To understand a little better, let’s look at two hypothetical eCommerces - A and B - both of which sell fashion accessories, like belts and watches. Ecommerce A is a business that buys watches from China and imports them to Spain. But their belts are made by hand by their workers in Spain. The sales price for the belts is €15 and €50 for the watches.

As the watches have a very low manufacturing and import cost (€10 per watch), their net gain is €40 per watch. However, as the belts are handmade in Spain and require a lot of resources, the associated cost is higher (€12 per belt), making the net gain only €3 per belt. Therefore, each product has a very different CPA, each of which could vary according to how much of the gain the business wants to keep for itself, and how much it wants to reinvest in more advertising.   

Ecommerce B, on the other hand (which also sells watches and belts) is just one worker who makes all the products on their own. Their price points are €50 for the belts and €200 for the watches. The belts only take 2 hours to make, while the watches take 20 hours to build.

In this case, the cost of each product will depend on how this business owner wants to remunerate themselves per hour of work, but you could say that - apart from the material that is used for each product - the rest is all net gain. From this gain they would need to take out what they want to keep as profit, and then decide how much to reinvest to gain more sales.

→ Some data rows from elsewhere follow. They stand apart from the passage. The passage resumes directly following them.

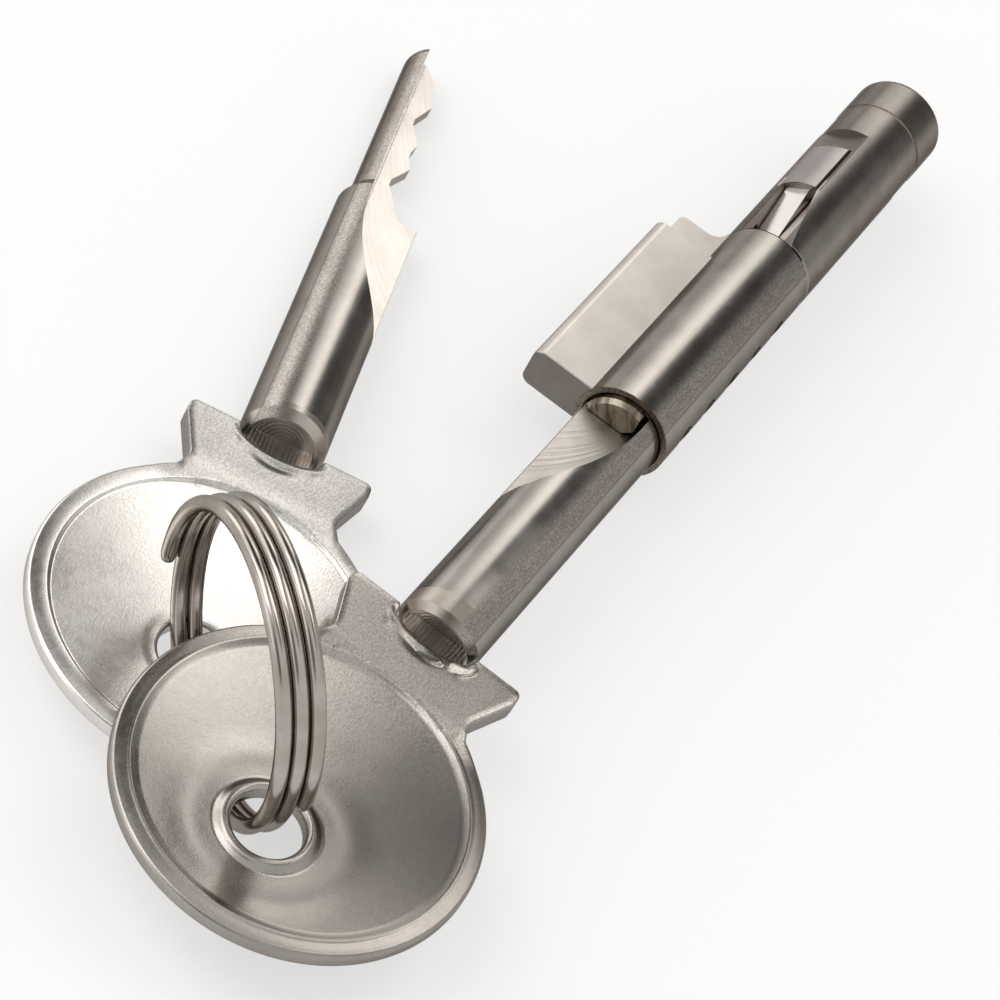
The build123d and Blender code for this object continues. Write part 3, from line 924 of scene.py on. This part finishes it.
@dataclass
class BowPlate:
    """The key's bow: a pressed disc with a soft rim, a dish, a lip round its hole and a neck with two horns.

    Attributes:
        middle: the disc's centre on the key's axis.
        radius: the disc's radius.
        crest: how far in from the disc's edge the rim is highest.
        rim_top: the rim's height above the middle plane.
        neck_top: the neck's height above it.
        dish_rim: the dish's height where the rim's slope ends.
        dish_floor: its height in the middle.
        back: the depth of the back sheet under the middle plane.
        hole: the place of the hole's centre.
        hole_radius: the hole's radius.
        lip_top: the height of the lip round the hole.
        front: the neck's front edge.
        horn: how far the horns reach to the side.
        horn_back: where the horn's tip ends towards the disc.
        waist: the place and half width of the waist.
        seat: the place and radius of the hollow for the shank's end.
        seat_half: half the width of that hollow.
        swell: the dish's rise by the hole, by the distance from the hole's wall, as a hill.
        moat: the shallow ring round that rise.
        ridge: the height and width of the fine ridge where the rim's slope ends.
        lip_lines: the two fine ridges on the lip.
        wear: the worn hollow round the seat, by the distance from the seat's arc: a wide hill and a fine one.
        knee: the radius at which the rows of points turn from circles to straight lines.
        bright_spot: the facet that the shank pressed into the neck on one side.
        dark_spot: the smaller one beside it.
    """

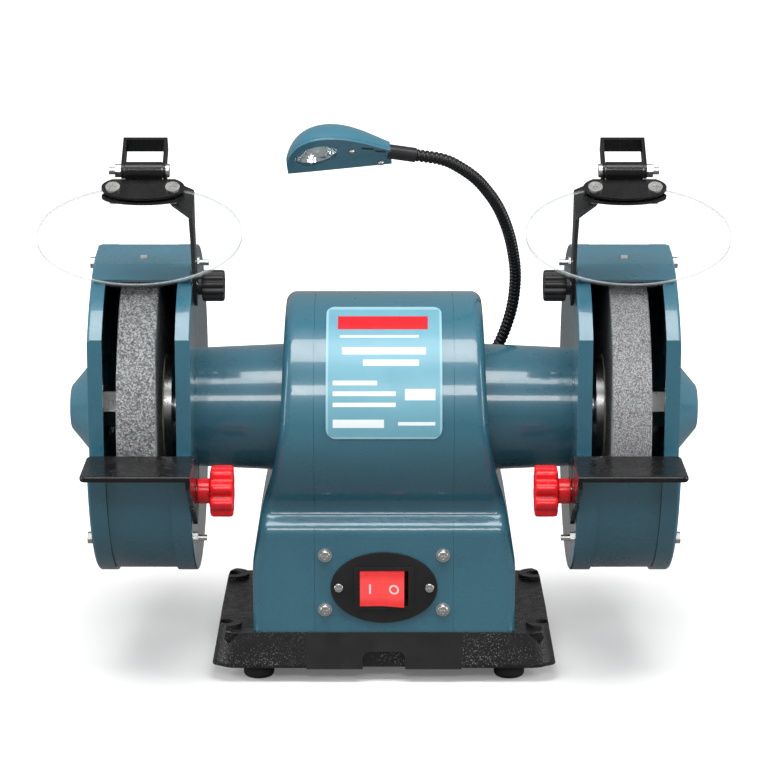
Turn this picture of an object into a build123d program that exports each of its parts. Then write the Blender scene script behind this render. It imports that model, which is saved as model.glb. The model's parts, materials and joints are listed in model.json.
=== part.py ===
from build123d import *
import math
import os

# Bench grinder: two wheels on one motor spindle, with guards, tool rests, eye shields and a work lamp.
# Millimetres. The origin is the centre of the four bench bolt holes, in the plane of the base's underside.
# +X runs along the spindle to the right, +Y to the back and +Z up.

# ---------------------------------------------------------------- driving dimensions
running_gap = 0.05          # radial, shaft in a plain hole
moving_gap = 0.3            # between pieces of two bodies that pass each other
seam = 0.2                  # between two covers that close on each other

base_length, base_depth, base_height = 229.0, 145.0, 25.0
end_draft, side_draft = 5.0, 1.5    # how far the ends and the front and back lean in over the height
base_corner, base_wall = 16.0, 6.0
bolt_spacing_x, bolt_spacing_y, bolt_hole_r = 210.0, 111.0, 4.7
pad_r, pad_rise = 10.5, 3.0
front_panel_half, front_panel_thick = 51.4, 5.0
notch_half, notch_rise = 14.0, 12.0
foot_x, foot_y, foot_r, foot_height = 83.6, 54.0, 10.2, 10.0
cover_thick = 1.5
foot_screw_r, foot_socket_r, foot_boss_r = 2.5, 5.0, 6.0
floor_opening_x, floor_opening_y = 40.0, 35.0      # half sizes of the hole under the motor
pocket_width, pocket_height, pocket_depth = 15.0, 7.5, 6.0   # three-sided pocket under each front pad
gland_r, gland_x, gland_collar, cable_r = 8.0, 60.0, 3.0, 4.0

spindle_height = 161.5
housing_r = 78.0
housing_wall = 4.0
housing_corner = 7.0
top_half, waist_half, skirt_half = 65.0, 66.8, 86.8
waist_height, skirt_height = 185.0, 62.0
skirt_depth, undercut_depth = 69.2, 60.3
undercut_angle = 37.0       # where the drum turns in, below the horizontal
undercut_mid, undercut_low = 104.0, 90.0
flare = [(72.0, 139.0), (79.0, 113.0), (85.0, 82.0)]    # half width at three heights between waist and skirt
center_half = 45.8          # the centre shell reaches this far each side
housing_bolt_x, housing_bolt_y, housing_bolt_r = 70.0, 48.0, 3.0
lug_r, lug_height = 9.0, 10.0
spigot_length, spigot_thick = 4.0, 2.0

neck_root_r, neck_end_r, neck_wall = 42.8, 40.0, 4.0
guard_inner_x, guard_width = 124.5, 66.0
neck_end_plate = 6.0
bearing_center_x, bearing_width = 108.0, 12.0
bearing_outer_r, bearing_bore_r = 20.0, 8.5
ball_r, ball_pitch_r, ball_count, ball_gap = 3.3, 14.25, 8, 0.1
ring_wall = 3.2

stator_half, stator_r, stator_bore_r = 24.0, 72.0, 41.0
slot_count, slot_depth, slot_width = 24, 18.0, 5.0
coil_length = 11.0
rotor_gap = 0.5
rotor_shaft_r = 12.0

wheel_r, wheel_width, wheel_x = 100.0, 25.0, 159.3
wheel_bore_r = 8.0
wheel_flange_r, wheel_flange_thick, blotter_thick = 34.0, 5.0, 0.8
nut_flat, nut_thick = 24.0, 11.0

guard_rim_r, guard_band_r, guard_wall = 109.5, 107.8, 2.0
rim_width, cover_rim_width = 13.0, 12.0
mouth_front_y = 88.0        # the mouth's flat front edge, ahead of the spindle
mouth_low, mouth_top_angle = -12.0, 63.0
lip_width = 9.5
cross_bolt_r, cross_bolt_circle = 2.0, 104.7
cross_bolt_angles = [79.0, -41.0, 199.0]
dome_root_r, dome_crown_r, dome_rise = 38.0, 14.0, 20.0
guard_screw_circle, guard_screw_r, guard_screw_head_r = 31.0, 2.5, 4.4
guard_screw_angles = [45, 135, 225, 315]
bolt_head_flat, bolt_head_thick, bolt_tail = 7.0, 3.0, 9.0

deflector_angles = [86.0, 69.5, 60.5]
deflector_slot_angle = 75.0
deflector_half, deflector_thick = 31.5, 2.0
deflector_travel = 2.4
deflector_neck, deflector_head_r, deflector_head_thick = 4.4, 3.2, 2.0

rest_thick, rest_depth = 4.0, 52.0
rest_drop = 7.3             # rest's top below the spindle axis
rest_gap = 3.0              # rest to wheel
rest_travel = 20.0
rest_half = 33.0
rest_leg_thick = 3.0
rest_stud_y, rest_stud_drop, stud_r = 88.0, 34.7, 4.0
rest_knob_r, rest_knob_thick, rest_hub_r, rest_hub_thick = 16.8, 15.0, 8.2, 8.5

arm_stud_y, arm_stud_rise, arm_stud_r = 45.0, 92.3, 3.0
arm_thick, arm_travel = 2.5, 20.0
arm_knob_r, arm_knob_thick, arm_hub_thick = 10.3, 14.5, 3.0

shield_x, shield_y, shield_z, shield_slope = 153.3, -110.0, 299.2, 33.0
shield_half_x, shield_half_s, shield_thick = 64.5, 46.0, 3.0
clamp_half_x, clamp_half_s, clamp_thick, clamp_s = 26.5, 11.0, 2.0, 41.0
clamp_screw_x, clamp_screw_r = 19.0, 2.0
hinge_s, hinge_n, hinge_r = 53.4, 6.0, 2.5
barrel_r, yoke_half, yoke_thick, yoke_width, yoke_web_s = 5.6, 14.2, 2.0, 10.5, 79.4
gusset_n, gusset_low, gusset_high = -10.0, 24.4, 51.0
arm_aim_s = 37.0            # the strap points at this place up the shield's slope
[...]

This amount will be the Target CPA of Ecommerce B.


As you can see, there is a bit of work to be done to arrive at a target CPA which is aligned to your business strategy, as establishing a number to work towards can depend on several factors. But, as you should also now see, it is essential to define as exactly as possible a target around which you can focus your online ad campaigns, as there is no other way of effectively measuring how much of the money you invest in advertising is creating return for your eCommerce (and how much isn’t). Once you have established this you can scale your advertising in a way that guarantees you are creating the value your business needs.